Assumptions about her emotional state are fuelled not just by her ineffably careworn vocals, but her choice of cover versions (she rarely writes her own material), such as Hank Williams's Weary Blues and Dylan's You're Gonna Make Me Lonesome When You Go. Pretty lovelorn stuff, eh? She busies herself lighting another cigarette, then admits: "I'm always lovelorn. I haven't met my, uh, lifetime companion yet."
She seems contemptuous of things that preoccupy most rising singers. Almost a decade ago, her first deal with a major label ended when she couldn't follow up her debut album (1996's Dreamland) to her own satisfaction. Despite a fantastic reception (Time magazine called her "The most exciting ... new artist this year"), she junked studio sessions and returned to busking. It was years before she was willing to try again with another label.
"I was always an outcast, and at the label, after the first record, I still felt like an outcast. I was wondering, from a philosophical standpoint, what everything meant to me. How this career figures. Now I'm a little closer to figuring out how to mould my life rather than allow it to be moulded."

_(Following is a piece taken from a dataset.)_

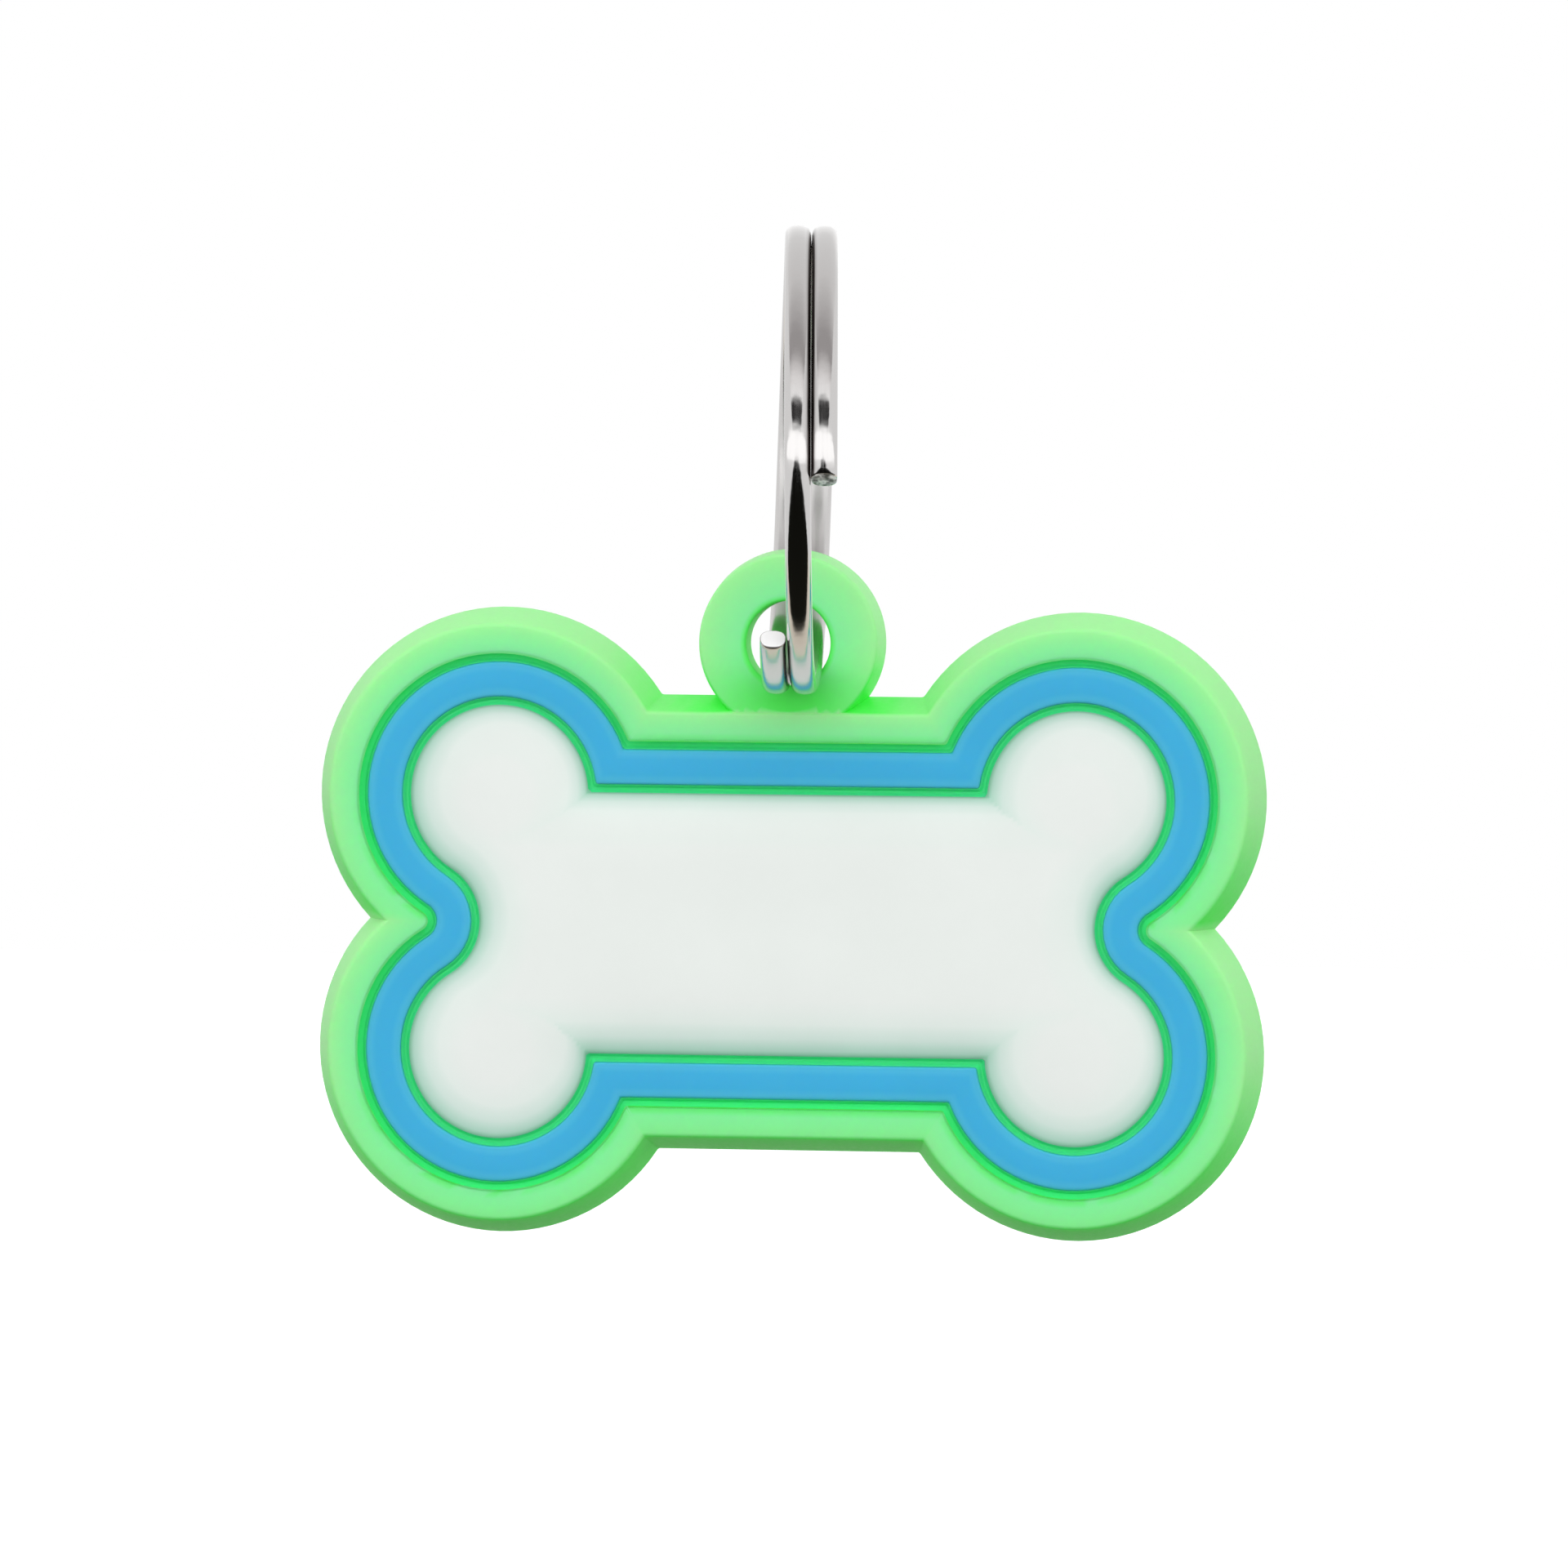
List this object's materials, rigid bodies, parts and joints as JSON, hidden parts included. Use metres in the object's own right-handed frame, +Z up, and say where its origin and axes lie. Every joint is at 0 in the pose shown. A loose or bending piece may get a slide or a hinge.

That would account for the curious incident of the Parkinson no-show. She was booked to sing on Parky - the kind of ring-a-ding career-maker that money can't buy - but on the day of the show, her appearance was cancelled. Her PR people say she was unhappy with the show's request that she "jazz up" a slow ballad, and walked out. Peyroux herself tells a different story. "I cancelled two American shows to come to London to do Parkinson. We went to the studio, and when we got there, they said my appearance was cancelled. It was never explained why." Never explained? How odd. "Mm." So you didn't walk out in a huff? "It was never explained," she says levelly, the matter clearly closed.
Later that night, Peyroux plays a show in a fabulously rococo theatre in Deauville's Casino Barrière. It's full of characteristic contrasts: her sequined cocktail dress is offset by clumpy beach sandals; her plaintively assured singing jars with awkward, tangential banter. She makes a strange rising star - but rise she will.